Father Kentenich wanted to help people not to simply be swept along in the midst of modern life, but to make a personal decision, from within themselves. He saw that today’s life was in constant motion and that what was right in one situation today could be wrong tomorrow. That is why he so strongly emphasized the value of the free personality, capable of making his or her own decisions.

Very simply, he taught me to make decisions based on clear principles. I always had to ask myself: Why am I doing this, what are the pros and what are the cons? That made it easier to make the decision with greater composure, avoiding making it based on mere feelings.

He would usually ask me first about the principles that would serve as a starting point for me to approach the problem. Then we would discuss the matter. He always respected my freedom to try out whatever solution I came up with; I felt free to do so. Having his support encouraged me to take risks.

What was your strongest impression of Father Kentenich’s personality?

His inner peace and stability. In him this peace came from the unshakable certainty that, whatever happened, his life was in the hands of a loving God. This is exactly what we experienced during the years of exile, when great injustices were committed against him, lies were told or measures were taken against him and the Family based on false information. His strength was in his continuous loving relationship with God. And through his actions and words, that peace from this encounter was transmitted to us.

How did you experience it?

When I was in his presence, not even a minute passed without experiencing that encounter with God and its impact. The encounter with him would lead you directly to another reality. Often my questions and problems were solved spontaneously without having to verbalize them; just by being in his proximity and because his intimate communication with the Father in Heaven was poured over me through his attitude, his words. When I was with him, I felt integrated into the harmony and balance that radiated from him and that seemed to put all things in the right order.

I experienced the peace that radiated from him as a powerful force in my education.

Sr. M. Eileen Johannsen

And what was he like as a human being?

I experienced him as a truly human man, even in the smallest things. He radiated a sincerity, a kindness, a compassion, a joy of life that appealed to us. We could talk to him about any subject. He was a person who loved with a deep heart, who had a genuine concern for the needs, even the smallest needs, of the people who came to see him. Even in this respect he lived in perpetual and intimate dialogue with God, with the Blessed Virgin. He knew that it was she and not he who had to do the necessary work in people’s hearts.
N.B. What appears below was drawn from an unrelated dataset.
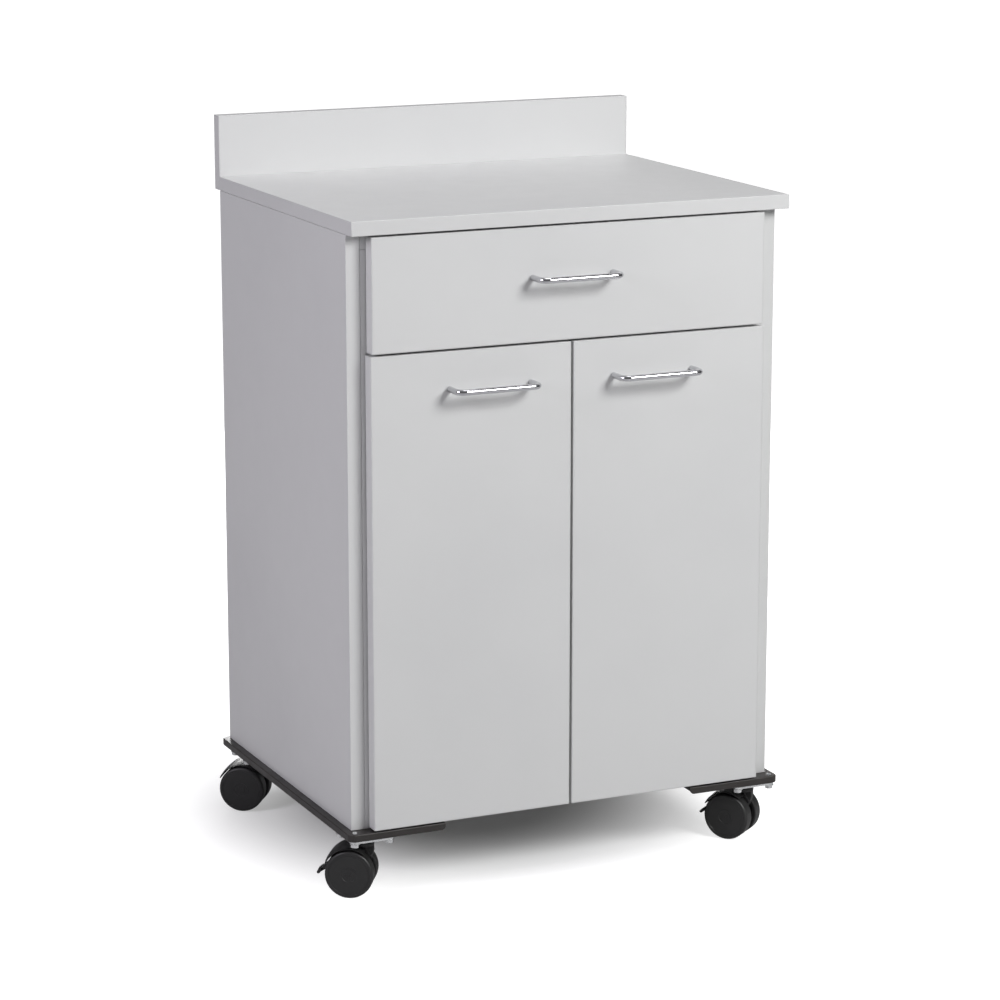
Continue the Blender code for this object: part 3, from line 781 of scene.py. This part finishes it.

Can you give us an example?

Once he told us, after having worked for a long time with someone: “Now I can’t do anything else. We have to ask our Father in Heaven to take care of what will follow, if it is in His plan.” His main desire was to discover God’s plan for the particular person, and to help that person develop according to that plan.
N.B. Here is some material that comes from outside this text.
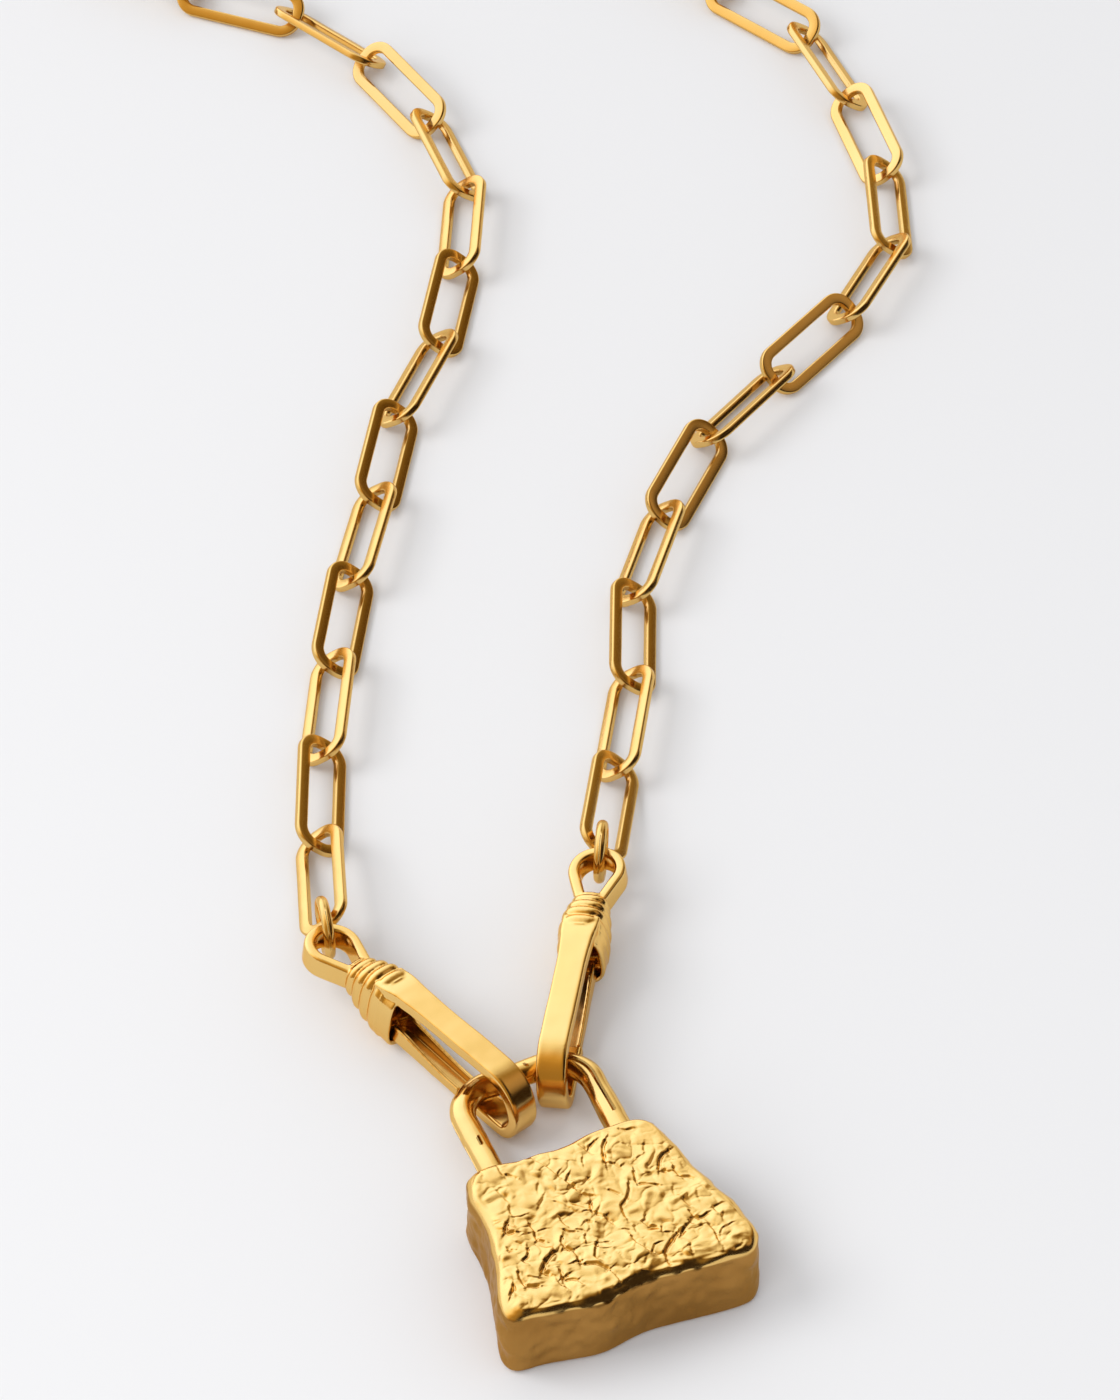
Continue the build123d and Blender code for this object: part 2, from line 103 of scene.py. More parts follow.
# Gold, as linear colours
GOLD_LIGHT = (0.86, 0.58, 0.205, 1.0)
GOLD_DEEP = (0.80, 0.485, 0.135, 1.0)
GOLD_EDGE = (1.0, 0.84, 0.60, 1.0)
CHAIN_LIGHT = (0.79, 0.53, 0.190, 1.0)
CHAIN_DEEP = (0.72, 0.43, 0.115, 1.0)
# The two darker colours of the rougher finish are painted shade: they darken the padlock's walls and the
# inside of the gates' channels, where shade falls
GOLD_SATIN_PAINTED_SHADE = (0.53, 0.280, 0.075, 1.0)
GOLD_DEEP_PAINTED_SHADE = (0.27, 0.120, 0.022, 1.0)
SATIN_ROUGHNESS = 0.30
SATIN_AND_PAINTED_SHADE_SHARE = "wall"

# Finishes: two shades, roughness, and the scale and height of the grain
FINISHES = {
    "polished_gold": {
        "light": GOLD_LIGHT, "deep": GOLD_DEEP, "roughness": 0.17, "grain": 900.0, "height": 0.004 * MM,
    },
    "chain_gold": {
        "light": CHAIN_LIGHT, "deep": CHAIN_DEEP, "roughness": 0.18, "grain": 1200.0, "height": 0.003 * MM,
    },
    "cast_gold": {
        "light": GOLD_LIGHT, "deep": GOLD_DEEP, "roughness": 0.20, "grain": 1500.0, "height": 0.006 * MM,
    },
}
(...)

In Milwaukee Father Kentenich provided pastoral care to the German-speaking community. Can you briefly tell us something about that?

It was a task to which he devoted himself with great affection and enthusiasm. Every afternoon he would set aside time for the members of his parish community. They could simply come to see him and talk to him about personal or parish matters.
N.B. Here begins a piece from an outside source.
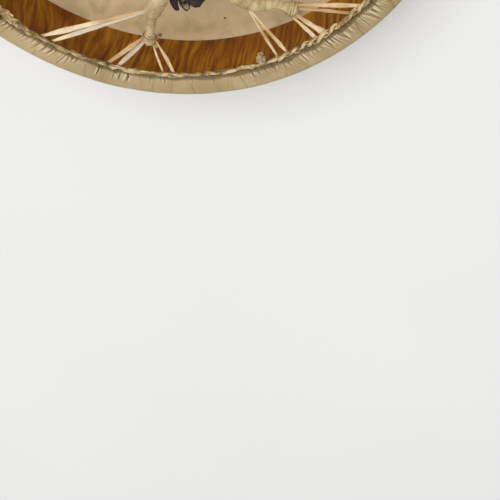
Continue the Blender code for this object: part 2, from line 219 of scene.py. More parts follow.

Parents would come to see him to talk about their children’s education and children would come to see him to talk about their parents. Father Kentenich listened to them all and welcomed them all into his heart. He wanted to help everyone in their personal development. For example, one mother sent her son to him because he was misbehaving in the family. She wanted Father Kentenich to speak to him with great seriousness. Instead, Father Kentenich asked him, “-What do you want to be when you grow up?” “-Architect,” the boy answered proudly. To which Father Kentenich replied, “-You will be a great architect one day, but first you have to build the house inside yourself.” Those words sufficed; they had struck the boy’s longing, and he positively changed his behavior and became a great architect as well.